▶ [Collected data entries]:
+-------+

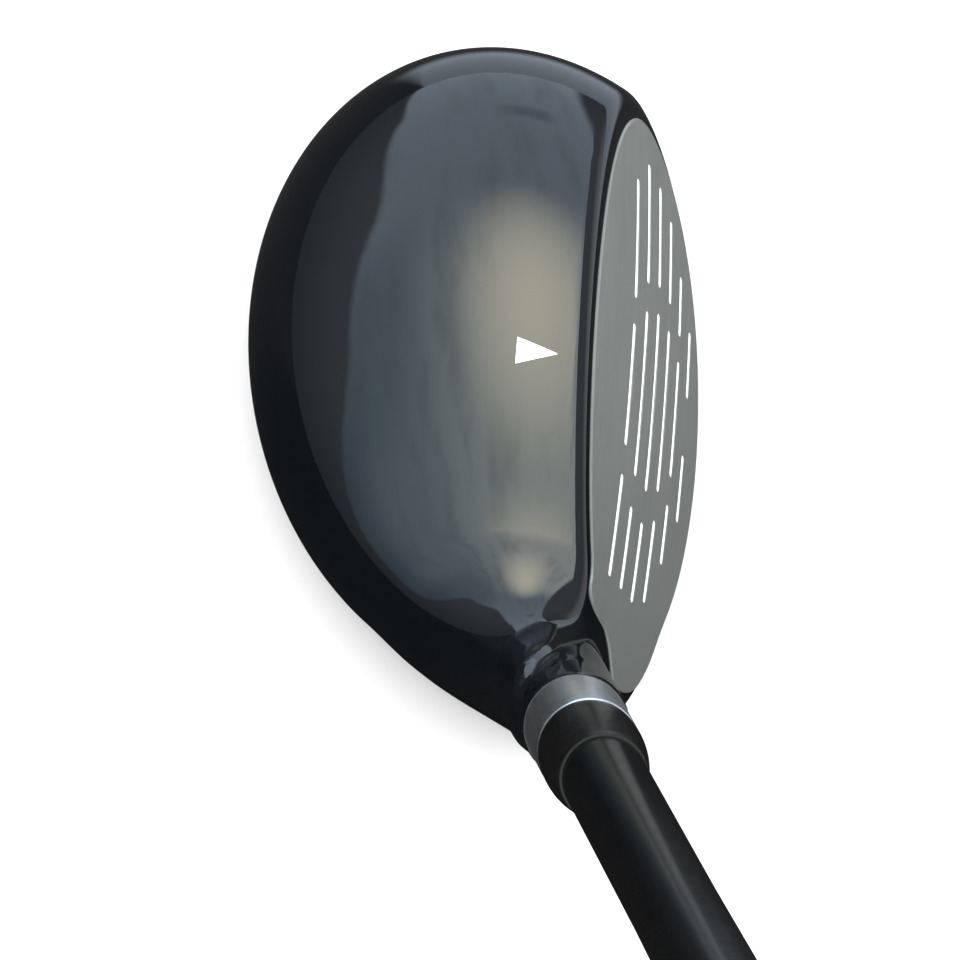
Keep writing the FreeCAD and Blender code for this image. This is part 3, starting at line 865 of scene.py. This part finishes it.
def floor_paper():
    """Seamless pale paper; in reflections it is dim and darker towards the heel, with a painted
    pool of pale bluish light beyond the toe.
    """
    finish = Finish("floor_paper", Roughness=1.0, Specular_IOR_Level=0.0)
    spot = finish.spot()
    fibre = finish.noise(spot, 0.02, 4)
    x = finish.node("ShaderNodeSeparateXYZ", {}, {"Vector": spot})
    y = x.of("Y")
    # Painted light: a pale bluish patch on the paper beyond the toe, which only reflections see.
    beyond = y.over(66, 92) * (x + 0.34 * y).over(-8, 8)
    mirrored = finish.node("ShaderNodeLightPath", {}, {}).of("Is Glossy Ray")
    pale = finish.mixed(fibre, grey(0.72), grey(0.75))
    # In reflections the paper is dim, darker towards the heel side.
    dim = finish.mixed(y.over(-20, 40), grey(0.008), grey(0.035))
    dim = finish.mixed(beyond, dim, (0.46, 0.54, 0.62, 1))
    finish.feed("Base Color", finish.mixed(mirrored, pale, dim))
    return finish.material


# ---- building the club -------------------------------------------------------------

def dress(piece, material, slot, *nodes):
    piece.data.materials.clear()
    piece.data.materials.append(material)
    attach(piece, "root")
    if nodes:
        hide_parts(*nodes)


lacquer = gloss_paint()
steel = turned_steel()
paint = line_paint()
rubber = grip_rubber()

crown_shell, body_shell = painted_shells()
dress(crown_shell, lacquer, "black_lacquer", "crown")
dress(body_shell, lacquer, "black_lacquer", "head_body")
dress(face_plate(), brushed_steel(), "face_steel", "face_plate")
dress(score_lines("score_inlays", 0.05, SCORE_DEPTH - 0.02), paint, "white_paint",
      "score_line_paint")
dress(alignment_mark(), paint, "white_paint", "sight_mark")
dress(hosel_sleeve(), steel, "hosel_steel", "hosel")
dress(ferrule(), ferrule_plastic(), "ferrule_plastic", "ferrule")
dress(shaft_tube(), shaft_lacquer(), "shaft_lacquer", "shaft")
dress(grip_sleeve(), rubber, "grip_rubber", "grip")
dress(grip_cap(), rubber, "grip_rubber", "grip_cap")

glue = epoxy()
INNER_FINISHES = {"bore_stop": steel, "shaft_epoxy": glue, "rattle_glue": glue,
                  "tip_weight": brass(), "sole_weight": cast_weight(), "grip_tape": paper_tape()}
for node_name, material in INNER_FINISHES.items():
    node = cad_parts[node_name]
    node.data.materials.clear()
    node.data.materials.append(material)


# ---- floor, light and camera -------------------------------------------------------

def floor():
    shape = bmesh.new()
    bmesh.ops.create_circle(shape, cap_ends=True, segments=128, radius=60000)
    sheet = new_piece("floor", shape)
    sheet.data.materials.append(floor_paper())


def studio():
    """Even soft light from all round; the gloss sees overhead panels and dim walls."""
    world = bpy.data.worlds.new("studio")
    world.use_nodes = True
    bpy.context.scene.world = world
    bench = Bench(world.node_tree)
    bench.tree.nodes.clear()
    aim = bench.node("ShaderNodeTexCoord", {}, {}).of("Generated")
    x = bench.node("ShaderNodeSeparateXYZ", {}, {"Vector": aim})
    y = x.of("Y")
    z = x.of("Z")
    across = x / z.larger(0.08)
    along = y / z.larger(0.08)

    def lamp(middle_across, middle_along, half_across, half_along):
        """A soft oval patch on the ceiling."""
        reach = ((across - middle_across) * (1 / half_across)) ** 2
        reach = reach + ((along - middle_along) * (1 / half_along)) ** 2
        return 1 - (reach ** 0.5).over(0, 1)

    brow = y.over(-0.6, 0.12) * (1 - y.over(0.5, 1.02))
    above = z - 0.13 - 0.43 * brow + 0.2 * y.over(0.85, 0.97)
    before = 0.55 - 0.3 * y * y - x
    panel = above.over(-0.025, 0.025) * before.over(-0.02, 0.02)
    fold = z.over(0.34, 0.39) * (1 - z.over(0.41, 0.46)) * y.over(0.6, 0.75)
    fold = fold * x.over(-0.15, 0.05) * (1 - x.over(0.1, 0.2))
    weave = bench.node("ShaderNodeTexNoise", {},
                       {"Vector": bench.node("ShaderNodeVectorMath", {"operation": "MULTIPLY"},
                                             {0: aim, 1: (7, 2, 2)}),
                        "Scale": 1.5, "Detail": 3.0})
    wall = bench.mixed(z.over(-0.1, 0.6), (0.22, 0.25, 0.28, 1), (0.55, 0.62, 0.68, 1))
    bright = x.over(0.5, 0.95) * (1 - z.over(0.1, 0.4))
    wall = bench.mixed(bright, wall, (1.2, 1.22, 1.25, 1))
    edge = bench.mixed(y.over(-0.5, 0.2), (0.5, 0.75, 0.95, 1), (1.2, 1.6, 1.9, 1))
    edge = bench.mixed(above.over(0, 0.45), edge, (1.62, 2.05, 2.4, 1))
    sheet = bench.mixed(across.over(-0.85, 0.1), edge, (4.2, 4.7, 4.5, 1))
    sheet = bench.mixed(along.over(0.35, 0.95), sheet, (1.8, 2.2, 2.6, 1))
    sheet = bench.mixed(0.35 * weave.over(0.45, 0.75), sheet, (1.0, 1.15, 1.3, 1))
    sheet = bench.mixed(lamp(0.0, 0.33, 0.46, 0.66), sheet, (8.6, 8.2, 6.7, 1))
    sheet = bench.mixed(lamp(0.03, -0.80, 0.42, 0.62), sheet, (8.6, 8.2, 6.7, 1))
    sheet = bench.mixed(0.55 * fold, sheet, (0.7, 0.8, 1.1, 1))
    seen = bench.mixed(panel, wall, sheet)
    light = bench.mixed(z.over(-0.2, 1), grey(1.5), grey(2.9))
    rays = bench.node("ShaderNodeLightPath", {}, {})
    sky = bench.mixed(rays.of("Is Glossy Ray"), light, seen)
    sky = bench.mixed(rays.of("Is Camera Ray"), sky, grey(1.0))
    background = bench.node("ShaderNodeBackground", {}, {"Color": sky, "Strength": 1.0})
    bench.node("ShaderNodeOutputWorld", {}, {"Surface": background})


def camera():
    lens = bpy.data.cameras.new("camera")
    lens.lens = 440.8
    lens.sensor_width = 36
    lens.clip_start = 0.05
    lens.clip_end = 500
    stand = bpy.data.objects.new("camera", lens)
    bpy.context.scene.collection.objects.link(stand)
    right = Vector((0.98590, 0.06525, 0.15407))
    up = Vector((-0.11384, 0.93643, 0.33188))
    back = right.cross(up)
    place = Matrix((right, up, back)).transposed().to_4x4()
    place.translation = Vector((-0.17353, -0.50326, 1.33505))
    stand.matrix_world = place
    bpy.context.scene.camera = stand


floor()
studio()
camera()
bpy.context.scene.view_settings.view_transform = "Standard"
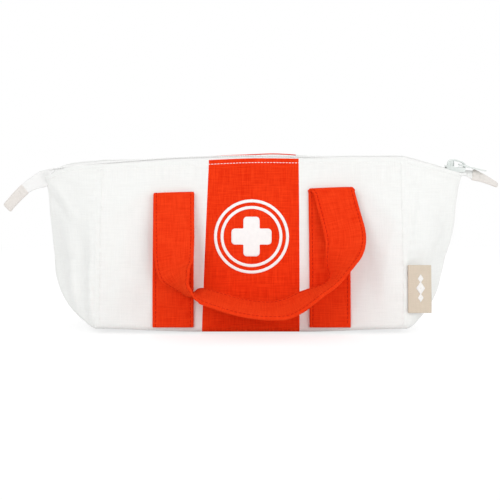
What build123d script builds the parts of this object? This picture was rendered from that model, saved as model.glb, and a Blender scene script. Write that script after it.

+-------+

▶ [INSTRUCTION]: Set all of the records down again, exactly as they stand.

▶ [THE RESULT]:
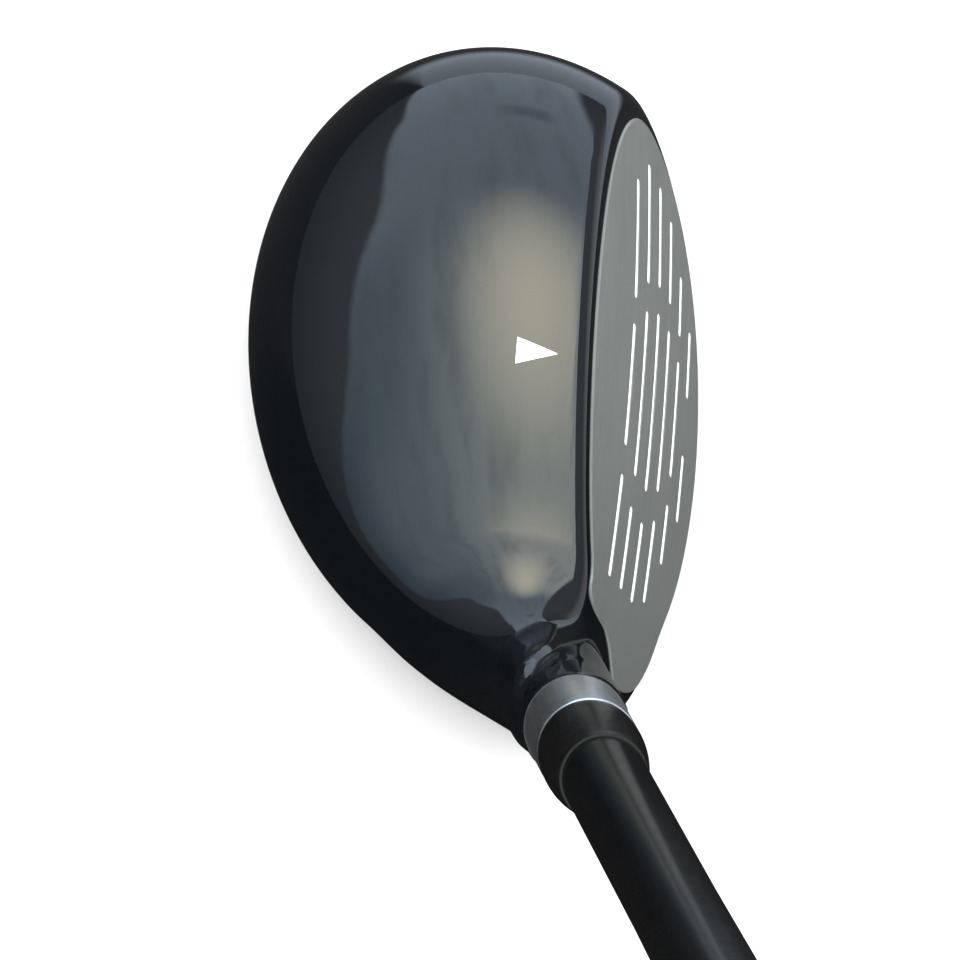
Keep writing the FreeCAD and Blender code for this image. This is part 3, starting at line 865 of scene.py. This part finishes it.
def floor_paper():
    """Seamless pale paper; in reflections it is dim and darker towards the heel, with a painted
    pool of pale bluish light beyond the toe.
    """
    finish = Finish("floor_paper", Roughness=1.0, Specular_IOR_Level=0.0)
    spot = finish.spot()
    fibre = finish.noise(spot, 0.02, 4)
    x = finish.node("ShaderNodeSeparateXYZ", {}, {"Vector": spot})
    y = x.of("Y")
    # Painted light: a pale bluish patch on the paper beyond the toe, which only reflections see.
    beyond = y.over(66, 92) * (x + 0.34 * y).over(-8, 8)
    mirrored = finish.node("ShaderNodeLightPath", {}, {}).of("Is Glossy Ray")
    pale = finish.mixed(fibre, grey(0.72), grey(0.75))
    # In reflections the paper is dim, darker towards the heel side.
    dim = finish.mixed(y.over(-20, 40), grey(0.008), grey(0.035))
    dim = finish.mixed(beyond, dim, (0.46, 0.54, 0.62, 1))
    finish.feed("Base Color", finish.mixed(mirrored, pale, dim))
    return finish.material


# ---- building the club -------------------------------------------------------------

def dress(piece, material, slot, *nodes):
    piece.data.materials.clear()
    piece.data.materials.append(material)
    attach(piece, "root")
    if nodes:
        hide_parts(*nodes)


lacquer = gloss_paint()
steel = turned_steel()
paint = line_paint()
rubber = grip_rubber()

crown_shell, body_shell = painted_shells()
dress(crown_shell, lacquer, "black_lacquer", "crown")
dress(body_shell, lacquer, "black_lacquer", "head_body")
dress(face_plate(), brushed_steel(), "face_steel", "face_plate")
dress(score_lines("score_inlays", 0.05, SCORE_DEPTH - 0.02), paint, "white_paint",
      "score_line_paint")
dress(alignment_mark(), paint, "white_paint", "sight_mark")
dress(hosel_sleeve(), steel, "hosel_steel", "hosel")
dress(ferrule(), ferrule_plastic(), "ferrule_plastic", "ferrule")
dress(shaft_tube(), shaft_lacquer(), "shaft_lacquer", "shaft")
dress(grip_sleeve(), rubber, "grip_rubber", "grip")
dress(grip_cap(), rubber, "grip_rubber", "grip_cap")

glue = epoxy()
INNER_FINISHES = {"bore_stop": steel, "shaft_epoxy": glue, "rattle_glue": glue,
                  "tip_weight": brass(), "sole_weight": cast_weight(), "grip_tape": paper_tape()}
for node_name, material in INNER_FINISHES.items():
    node = cad_parts[node_name]
    node.data.materials.clear()
    node.data.materials.append(material)


# ---- floor, light and camera -------------------------------------------------------

def floor():
    shape = bmesh.new()
    bmesh.ops.create_circle(shape, cap_ends=True, segments=128, radius=60000)
    sheet = new_piece("floor", shape)
    sheet.data.materials.append(floor_paper())


def studio():
    """Even soft light from all round; the gloss sees overhead panels and dim walls."""
    world = bpy.data.worlds.new("studio")
    world.use_nodes = True
    bpy.context.scene.world = world
    bench = Bench(world.node_tree)
    bench.tree.nodes.clear()
    aim = bench.node("ShaderNodeTexCoord", {}, {}).of("Generated")
    x = bench.node("ShaderNodeSeparateXYZ", {}, {"Vector": aim})
    y = x.of("Y")
    z = x.of("Z")
    across = x / z.larger(0.08)
    along = y / z.larger(0.08)

    def lamp(middle_across, middle_along, half_across, half_along):
        """A soft oval patch on the ceiling."""
        reach = ((across - middle_across) * (1 / half_across)) ** 2
        reach = reach + ((along - middle_along) * (1 / half_along)) ** 2
        return 1 - (reach ** 0.5).over(0, 1)

    brow = y.over(-0.6, 0.12) * (1 - y.over(0.5, 1.02))
    above = z - 0.13 - 0.43 * brow + 0.2 * y.over(0.85, 0.97)
    before = 0.55 - 0.3 * y * y - x
    panel = above.over(-0.025, 0.025) * before.over(-0.02, 0.02)
    fold = z.over(0.34, 0.39) * (1 - z.over(0.41, 0.46)) * y.over(0.6, 0.75)
    fold = fold * x.over(-0.15, 0.05) * (1 - x.over(0.1, 0.2))
    weave = bench.node("ShaderNodeTexNoise", {},
                       {"Vector": bench.node("ShaderNodeVectorMath", {"operation": "MULTIPLY"},
                                             {0: aim, 1: (7, 2, 2)}),
                        "Scale": 1.5, "Detail": 3.0})
    wall = bench.mixed(z.over(-0.1, 0.6), (0.22, 0.25, 0.28, 1), (0.55, 0.62, 0.68, 1))
    bright = x.over(0.5, 0.95) * (1 - z.over(0.1, 0.4))
    wall = bench.mixed(bright, wall, (1.2, 1.22, 1.25, 1))
    edge = bench.mixed(y.over(-0.5, 0.2), (0.5, 0.75, 0.95, 1), (1.2, 1.6, 1.9, 1))
    edge = bench.mixed(above.over(0, 0.45), edge, (1.62, 2.05, 2.4, 1))
    sheet = bench.mixed(across.over(-0.85, 0.1), edge, (4.2, 4.7, 4.5, 1))
    sheet = bench.mixed(along.over(0.35, 0.95), sheet, (1.8, 2.2, 2.6, 1))
    sheet = bench.mixed(0.35 * weave.over(0.45, 0.75), sheet, (1.0, 1.15, 1.3, 1))
    sheet = bench.mixed(lamp(0.0, 0.33, 0.46, 0.66), sheet, (8.6, 8.2, 6.7, 1))
    sheet = bench.mixed(lamp(0.03, -0.80, 0.42, 0.62), sheet, (8.6, 8.2, 6.7, 1))
    sheet = bench.mixed(0.55 * fold, sheet, (0.7, 0.8, 1.1, 1))
    seen = bench.mixed(panel, wall, sheet)
    light = bench.mixed(z.over(-0.2, 1), grey(1.5), grey(2.9))
    rays = bench.node("ShaderNodeLightPath", {}, {})
    sky = bench.mixed(rays.of("Is Glossy Ray"), light, seen)
    sky = bench.mixed(rays.of("Is Camera Ray"), sky, grey(1.0))
    background = bench.node("ShaderNodeBackground", {}, {"Color": sky, "Strength": 1.0})
    bench.node("ShaderNodeOutputWorld", {}, {"Surface": background})


def camera():
    lens = bpy.data.cameras.new("camera")
    lens.lens = 440.8
    lens.sensor_width = 36
    lens.clip_start = 0.05
    lens.clip_end = 500
    stand = bpy.data.objects.new("camera", lens)
    bpy.context.scene.collection.objects.link(stand)
    right = Vector((0.98590, 0.06525, 0.15407))
    up = Vector((-0.11384, 0.93643, 0.33188))
    back = right.cross(up)
    place = Matrix((right, up, back)).transposed().to_4x4()
    place.translation = Vector((-0.17353, -0.50326, 1.33505))
    stand.matrix_world = place
    bpy.context.scene.camera = stand


floor()
studio()
camera()
bpy.context.scene.view_settings.view_transform = "Standard"
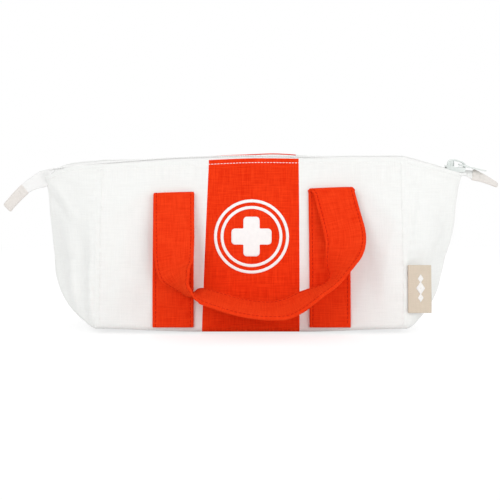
What build123d script builds the parts of this object? This picture was rendered from that model, saved as model.glb, and a Blender scene script. Write that script after it.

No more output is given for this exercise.